In fact, Hotz says the changes were evident when she returned to the classroom some years ago seeking her Master of Business Administration degree. “Probably in my class, we had about 40 percent of our members were women. Health care professionals like myself,” she recollects.
Though Levey notes the significance of all six women charging the initiatives, she’d rather each of the women be admired for their accomplishments as professionals rather than their promotions as women.
“I think it’s an interesting phenomenon that all of us are women,” says Levey, “but I think all six are well-qualified by our credentials and training and experience, and I don’t think gender was a consideration for any of us in our selections.”
Caula Beyl,
first female dean of UT’s AgCollege
UT’s College of Agricultural Studies and Natural Resources is a century old, but up until 2007, men had always led it.
That changed when Caula Beyl was selected a dean one year ago.
“Women today are entering agricultural fields in numbers equivalent and sometimes exceeding that of their male counterparts,” says Beyl. “It’s, therefore, a natural progression to see more and more women assuming leadership roles in agricultural and natural resources disciplines … I would like to think that I obtained [deanship] based upon qualifications and vision, rather than the fact that I am a woman.”
Beyl says she was raised an “army brat,” spending much of her adolescence in an international school while her father was stationed in Japan.
Her mother had also been in the military until she married and started her family, but she cites her mother’s constant encouragement she could be anything she wanted that led her to have a “more global image.”
“In Japan, my mother was the envy of all the other children since she had a sense of adventure and took us everywhere that she could reach by train,” recalls Beyl. “We even climbed Mt. Fuji!”
And as her military family uprooted several times during her childhood, her parents’ efforts to plant roots, in more ways than one, sparked her interest in horticulture.

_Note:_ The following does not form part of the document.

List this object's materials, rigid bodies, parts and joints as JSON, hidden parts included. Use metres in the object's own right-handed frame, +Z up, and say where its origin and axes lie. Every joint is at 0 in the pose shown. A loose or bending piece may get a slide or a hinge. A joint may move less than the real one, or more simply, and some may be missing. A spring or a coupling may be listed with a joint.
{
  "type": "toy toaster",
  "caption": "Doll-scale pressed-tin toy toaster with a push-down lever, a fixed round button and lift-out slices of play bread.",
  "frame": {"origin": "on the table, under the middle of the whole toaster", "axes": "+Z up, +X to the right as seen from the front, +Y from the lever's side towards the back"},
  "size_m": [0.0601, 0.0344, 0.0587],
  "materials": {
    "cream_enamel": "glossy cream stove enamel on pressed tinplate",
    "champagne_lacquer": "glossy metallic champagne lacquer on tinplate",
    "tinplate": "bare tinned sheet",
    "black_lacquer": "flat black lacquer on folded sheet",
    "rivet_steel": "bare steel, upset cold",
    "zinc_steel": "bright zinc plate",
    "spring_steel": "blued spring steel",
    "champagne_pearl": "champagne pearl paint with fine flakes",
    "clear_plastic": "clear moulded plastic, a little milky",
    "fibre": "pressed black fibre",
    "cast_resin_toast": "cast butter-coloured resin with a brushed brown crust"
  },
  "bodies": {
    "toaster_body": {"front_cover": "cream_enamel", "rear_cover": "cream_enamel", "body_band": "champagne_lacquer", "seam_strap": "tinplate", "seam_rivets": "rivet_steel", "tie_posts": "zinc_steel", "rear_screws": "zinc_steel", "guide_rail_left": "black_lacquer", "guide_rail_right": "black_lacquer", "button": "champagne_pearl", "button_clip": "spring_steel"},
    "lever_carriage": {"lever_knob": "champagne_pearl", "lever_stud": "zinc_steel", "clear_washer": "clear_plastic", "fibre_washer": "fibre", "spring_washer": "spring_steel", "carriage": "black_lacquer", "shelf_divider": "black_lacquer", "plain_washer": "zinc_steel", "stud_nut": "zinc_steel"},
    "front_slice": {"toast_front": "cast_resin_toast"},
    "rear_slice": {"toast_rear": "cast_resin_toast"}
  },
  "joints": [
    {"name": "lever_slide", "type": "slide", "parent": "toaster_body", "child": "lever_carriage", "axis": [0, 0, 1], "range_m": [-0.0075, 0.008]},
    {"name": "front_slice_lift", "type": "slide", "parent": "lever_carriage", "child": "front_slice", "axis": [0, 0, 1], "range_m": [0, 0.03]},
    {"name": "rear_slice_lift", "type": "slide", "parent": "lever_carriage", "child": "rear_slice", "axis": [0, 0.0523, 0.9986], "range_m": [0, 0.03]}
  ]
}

She remembers fondly her mother’s methodical ritual of remaking the curtains and painting the walls her favorite shade of green and her father’s planting of flowerbeds around the house to make it their own.
Her father also played a prominent role in her professional drive and ambition, she says.

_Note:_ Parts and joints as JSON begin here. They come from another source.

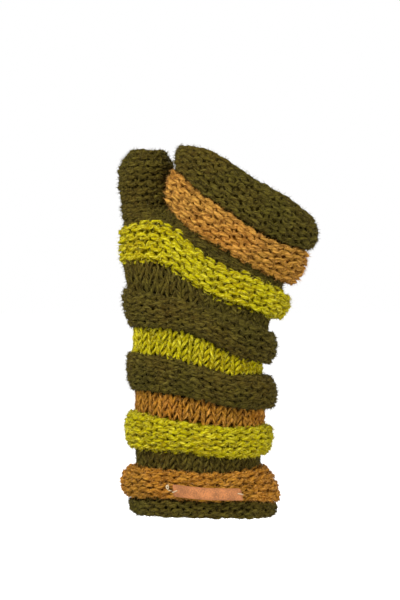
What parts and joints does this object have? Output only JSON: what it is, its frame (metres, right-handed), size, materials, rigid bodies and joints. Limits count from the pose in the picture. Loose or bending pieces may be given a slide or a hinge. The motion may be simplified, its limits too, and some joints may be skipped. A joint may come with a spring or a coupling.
{
  "type": "knitted arm warmer",
  "caption": "Knitted fingerless arm warmer with a thumb, in worn form: flat stripes between swelling welts, curled edges and a small bare leather label on the lowest welt.",
  "frame": {"origin": "middle of the wearer's wrist, inside the tube", "axes": "+Z from the cuff to the fingers, -Y out of the back of the hand, -X towards the thumb"},
  "size_m": [0.1235, 0.0816, 0.2281],
  "materials": {
    "olive_wool": "matte hand-knitted wool, slightly fuzzy",
    "ochre_wool": "matte hand-knitted wool, slightly fuzzy",
    "lime_wool": "matte hand-knitted wool, slightly fuzzy",
    "tan_leather": "soft bare leather, satin"
  },
  "bodies": {
    "root": {"cuff_edge_roll": "olive_wool", "ochre_welt_lower": "ochre_wool", "olive_band_lower": "olive_wool", "lime_welt_lower": "lime_wool", "ochre_band": "ochre_wool", "olive_welt_lower": "olive_wool", "lime_band": "lime_wool", "olive_welt_upper": "olive_wool", "olive_band_upper": "olive_wool", "lime_welt_upper": "lime_wool", "olive_fork": "olive_wool", "ochre_welt_upper": "ochre_wool", "finger_edge_welt": "olive_wool", "thumb_tube": "olive_wool", "thumb_edge_roll": "olive_wool", "leather_label": "tan_leather"}
  },
  "joints": []
}
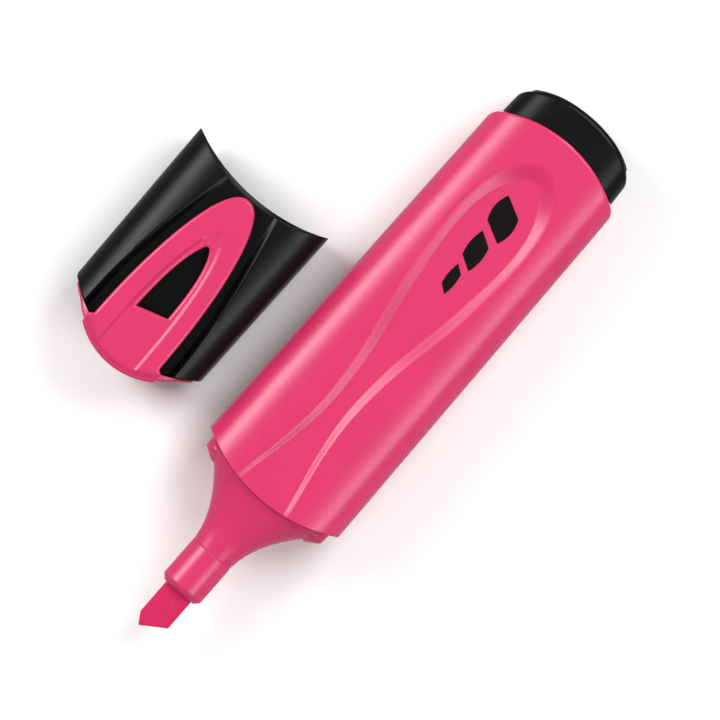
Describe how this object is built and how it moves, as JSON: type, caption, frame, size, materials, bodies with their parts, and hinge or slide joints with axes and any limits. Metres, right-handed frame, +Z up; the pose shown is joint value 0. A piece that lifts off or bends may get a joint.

“Since I was his first-born child, I think he had a tendency to treat me as if I were capable of anything,” she says. “He also had high standards of academic performance that he applied to all of us, including himself.”
The journey wasn’t always easy, however, and sexism reared its ugly head in one of her doctoral classes at Purdue University. It was the end of the semester in a course in which she was the only female of 19 students, and she had received her graded final exam.

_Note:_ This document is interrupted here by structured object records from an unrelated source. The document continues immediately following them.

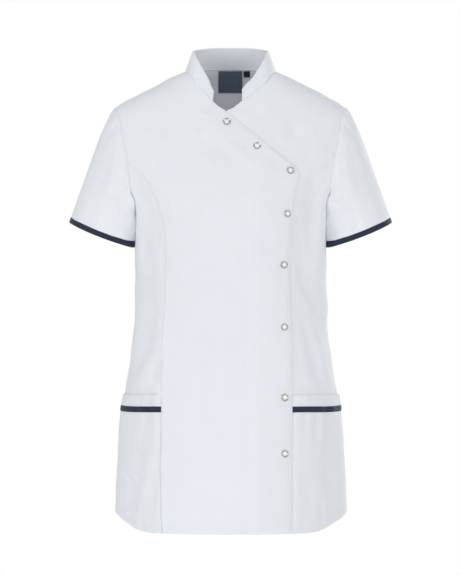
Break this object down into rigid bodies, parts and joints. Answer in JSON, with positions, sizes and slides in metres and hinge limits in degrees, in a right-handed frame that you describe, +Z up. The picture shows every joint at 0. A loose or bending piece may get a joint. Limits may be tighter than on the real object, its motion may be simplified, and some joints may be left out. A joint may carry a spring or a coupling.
{
  "type": "medical tunic",
  "caption": "Short-sleeved white medical tunic, worn and hollow, with a stand collar, a slanting snap front, hip pockets and navy edges.",
  "frame": {"origin": "between the shoulders, level with the sides of the neck, on the shoulder line: where the wearer holds the tunic up", "axes": "+Z up along the body, front towards -Y, the wearer's left at +X"},
  "size_m": [0.513, 0.2622, 0.7705],
  "materials": {
    "white_cloth": "plain woven poly-cotton, matt",
    "navy_cloth": "plain woven binding, matt",
    "snap_cap": "satin metal ring with a pearl middle",
    "label_cloth": "woven satin label, bare",
    "black_cloth": "woven tab, bare"
  },
  "bodies": {
    "root": {"front_right": "white_cloth", "side_front_right": "white_cloth", "front_left": "white_cloth", "back": "white_cloth", "collar": "white_cloth", "sleeve_right": "white_cloth", "sleeve_left": "white_cloth", "sleeve_binding_right": "navy_cloth", "sleeve_binding_left": "navy_cloth", "pocket_right": "white_cloth", "pocket_band_right": "white_cloth", "pocket_piping_right": "navy_cloth", "pocket_left": "white_cloth", "pocket_band_left": "white_cloth", "pocket_piping_left": "navy_cloth", "snap_1": "snap_cap", "snap_2": "snap_cap", "snap_3": "snap_cap", "snap_4": "snap_cap", "snap_5": "snap_cap", "snap_6": "snap_cap", "snap_7": "snap_cap", "snap_8": "snap_cap", "neck_label": "label_cloth", "size_tab": "black_cloth"}
  },
  "joints": []
}
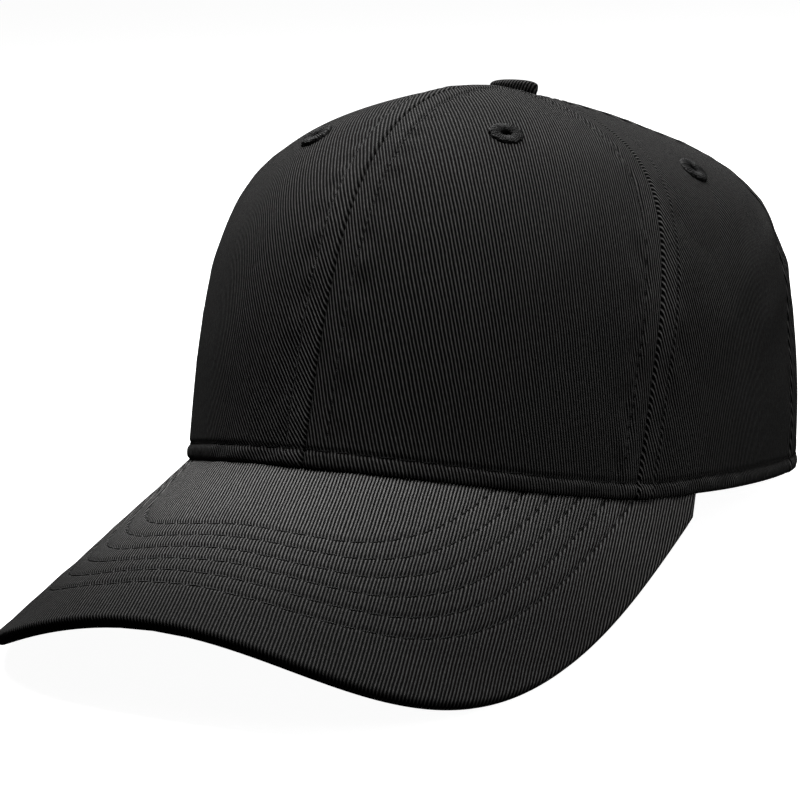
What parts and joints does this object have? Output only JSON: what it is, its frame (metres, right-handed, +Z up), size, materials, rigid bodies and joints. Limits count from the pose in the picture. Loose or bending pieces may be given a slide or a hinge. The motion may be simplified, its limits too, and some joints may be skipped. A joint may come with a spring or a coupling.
{
  "type": "baseball cap",
  "caption": "Structured twill baseball cap with a long curved visor, a covered top button, a sweatband and a hook-and-loop strap across a rear cut-out.",
  "frame": {"origin": "on the table, under the middle of the cap's box, as the cap stands on the back of its rim and the side edges of its visor", "axes": "+X to the wearer's left, -Y to the front (the visor's way), +Z up from the table; the crown's own axis leans back by 9.59 degrees"},
  "size_m": [0.1598, 0.2827, 0.1235],
  "materials": {
    "crown_twill": "black cotton twill",
    "visor_twill": "black cotton twill",
    "buckram": "stiffened open weave",
    "seam_tape": "plain woven tape",
    "sweatband_cloth": "soft brushed twill",
    "foam": "soft open-cell foam",
    "label": "satin woven, blank",
    "thread": "polyester sewing thread",
    "button_metal": "pressed, satin",
    "visor_plastic": "flexible polyethylene sheet",
    "hook_tape": "nylon hooks",
    "loop_tape": "brushed nylon loops"
  },
  "bodies": {
    "cap": {"panel_front_left": "crown_twill", "panel_front_right": "crown_twill", "panel_side_left": "crown_twill", "panel_side_right": "crown_twill", "panel_back_left": "crown_twill", "panel_back_right": "crown_twill", "buckram_front_left": "buckram", "buckram_front_right": "buckram", "seam_tape_front": "seam_tape", "seam_tape_back": "seam_tape", "seam_tape_front_side_left": "seam_tape", "seam_tape_front_side_right": "seam_tape", "seam_tape_side_back_left": "seam_tape", "seam_tape_side_back_right": "seam_tape", "sweatband_foam": "foam", "sweatband": "sweatband_cloth", "care_label": "label", "eyelet_front_left": "thread", "eyelet_front_right": "thread", "eyelet_side_left": "thread", "eyelet_side_right": "thread", "eyelet_back_left": "thread", "eyelet_back_right": "thread", "button_cover": "crown_twill", "button_dome": "button_metal", "button_back_plate": "button_metal", "visor_top_cover": "visor_twill", "visor_board": "visor_plastic", "visor_under_cover": "visor_twill", "arch_binding": "seam_tape"},
    "outer_strap": {"outer_strap": "crown_twill", "hook_tape": "hook_tape"},
    "inner_strap": {"inner_strap": "crown_twill", "loop_tape": "loop_tape"}
  },
  "joints": [
    {"name": "outer_strap_peel", "type": "hinge", "parent": "cap", "child": "outer_strap", "pos_m": [0.03376, 0.13428, 0.01167], "axis": [0, -0.1666, -0.986], "range_deg": [0, 120]},
    {"name": "inner_strap_fold", "type": "hinge", "parent": "cap", "child": "inner_strap", "pos_m": [-0.03232, 0.13066, 0.01175], "axis": [0, -0.1666, -0.986], "range_deg": [0, 65]}
  ]
}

On her test, the letter “A” was written, scratched out, and then replaced with a letter “F”. Beyl recalls when she confronted her professor about why he had given her the highest grade in the class, only then to have it withdrawn and swapped for a failing grade, he asserted she must have cheated.
“I told him not only had I not cheated, I had sat by myself in the class and studied very hard,” says Beyl. “His response was to tell me that if that was the case, I would not mind taking an oral exam right there on the spot.”
He proceeded to ask her questions for about an hour, finally concluding that she had earned her A and was free to leave his office.
“That proved to me that there is no short cut for success,” she says, “and that you must be ready to prove yourself at any time.”
Beyl believes though strides have been made to increase female leadership roles in education careers, room for improvement lingers.
“There’s an increasing awareness of the scarcity of women in leadership roles in academia,” she says, “and many institutions are putting into place programs that recognize potential leaders and provide development opportunities for them.”